Look for corn masa flour in the baking aisle, where it usually sits next to coarser cornmeal. Masa, a finer grind of corn that is treated with lime, is used to make corn tortillas but also makes terrific dumplings. The ingredient list might look long, but most are in your pantry waiting to be transformed into this warming stew—a fun twist on a classic that reflects a new region of American cooking.

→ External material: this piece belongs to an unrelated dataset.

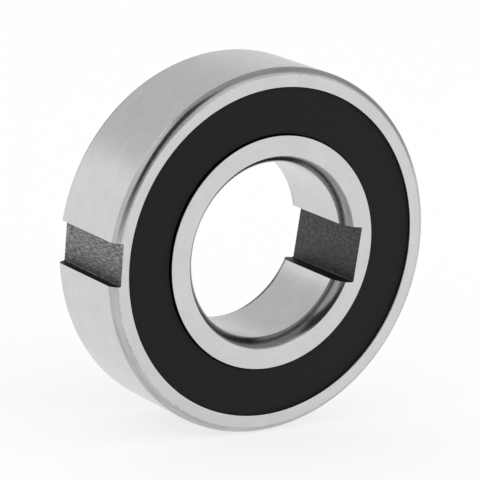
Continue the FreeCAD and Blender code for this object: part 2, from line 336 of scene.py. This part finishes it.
def makeBearingSteel(name, v):
    material, tree, shader = newMaterial(name, {"Metallic": 1.0})
    place = turnedPlace(tree)
    lines = turnedMarks(tree, place, v["lineLength"], v["lineSpacing"], 2)
    hatch = turnedMarks(tree, place, v["hatchSpacing"], v["hatchLength"], 2)
    turned = turnedMarks(tree, place, v["turnedLength"], v["turnedSpacing"], 3)
    # a point is ground where it lies less deep under the face, or under the seat, than a
    # limit that the hatch makes ragged
    along = addNode(tree, "ShaderNodeMath", {"operation": "ABSOLUTE", 0: place[1]})
    masks = []
    for flat, level, ragged, fade in (
        (along, v["halfWidth"], v["raggedFace"], v["fadeFace"]),
        (place[2], v["seatRadius"], v["raggedSeat"], v["fadeSeat"]),
    ):
        depth = addNode(tree, "ShaderNodeMath", {"operation": "SUBTRACT", 0: flat, 1: level})
        depth = addNode(tree, "ShaderNodeMath", {"operation": "ABSOLUTE", 0: depth})
        leastHatch, hatchSpread = 0.3, 0.4
        slope = ragged / hatchSpread
        limit = {"operation": "MULTIPLY_ADD", 0: hatch, 1: slope, 2: fade - leastHatch * slope}
        limit = addNode(tree, "ShaderNodeMath", limit)
        limit = addNode(tree, "ShaderNodeMath", {"operation": "MAXIMUM", 0: limit, 1: fade})
        left = addNode(tree, "ShaderNodeMath", {"operation": "SUBTRACT", 0: limit, 1: depth})
        mask = {"operation": "MULTIPLY_ADD", "use_clamp": True, 0: left, 1: 1 / fade, 2: 0.5}
        masks.append(addNode(tree, "ShaderNodeMath", mask))
    either = {"operation": "MAXIMUM", 0: masks[0], 1: masks[1]}
    ground = addNode(tree, "ShaderNodeMath", either)

    marks = addNode(tree, "ShaderNodeMix", {"Factor": ground, "A": turned, "B": lines})
    tones = []
    for dark, light in (v["turnedTones"], v["groundTones"]):
        stops = list(zip(noiseRange, (colour(dark), colour(light))))
        tones.append(addNode(tree, "ShaderNodeValToRGB", {"stops": stops, 0: marks}))
    # the mix's colours go in by number
    blend = {"data_type": "RGBA", 0: ground, 6: tones[0], 7: tones[1]}
    tone = addNode(tree, "ShaderNodeMix", blend).outputs[2]
    # broad faint patches, as an oiled and wiped surface has
    flatPlace = addNode(tree, "ShaderNodeTexCoord").outputs["Object"]
    oil = {"Scale": 1 / (v["patch"] * mm), "Detail": 4, "Roughness": 0.6, "Vector": flatPlace}
    oil = addNode(tree, "ShaderNodeTexNoise", oil)
    low, high = v["patchTones"]
    least, most = v["patchNoise"]
    dim = {"From Min": least, "From Max": most, "To Min": low, "To Max": high, "Value": oil}
    dim = addNode(tree, "ShaderNodeMapRange", dim)
    patched = {"operation": "SCALE", 0: tone, "Scale": dim}
    patched = addNode(tree, "ShaderNodeVectorMath", patched)
    tree.links.new(patched.outputs[0], shader.inputs["Base Color"])
    rough = {"Factor": ground, "A": v["turnedRough"], "B": v["groundRough"]}
    rough = addNode(tree, "ShaderNodeMix", rough)
    tree.links.new(rough.outputs[0], shader.inputs["Roughness"])
    raised = {"Strength": 1.0, "Distance": v["markDepth"] * mm, "Height": marks}
    raised = addNode(tree, "ShaderNodeBump", raised)
    tree.links.new(raised.outputs[0], shader.inputs["Normal"])
    return material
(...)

Crumble sausage into a large Dutch oven. Cook over medium heat until browned. Remove sausage to a plate, reserving fat. Add chicken and garlic to pan; cook and stir for 4 minutes; remove to plate with sausage. Add Anaheim chile and bell peppers to pan; cook and stir 3 minutes or until softened. Return sausage, chicken, and garlic to pan.
Stir in broth, tomatillos, roasted chiles, and oregano. Bring to a boil; reduce heat and simmer 15 minutes.
Add hominy, garbanzo beans, lime zest, and lime juice to pan. Mix ¼ cup corn masa with ½ cup water; stir into stew and bring to boil. Cook until thickened. Cook to internal temp of 165°F.
Meanwhile, make dumplings. Mix masa flour, baking powder, and salt in a medium bowl. Using a fork, cut butter into dry ingredients with a fork until crumbly. Add broth and cilantro; stir until a soft dough forms.
Drop large spoonfuls of dough on hot stew. Cover and simmer 10 to 15 minutes or until dumplings are cooked through. Cook to internal temp of 165°F.
Serve stew with dumplings, sprinkled with chopped oregano.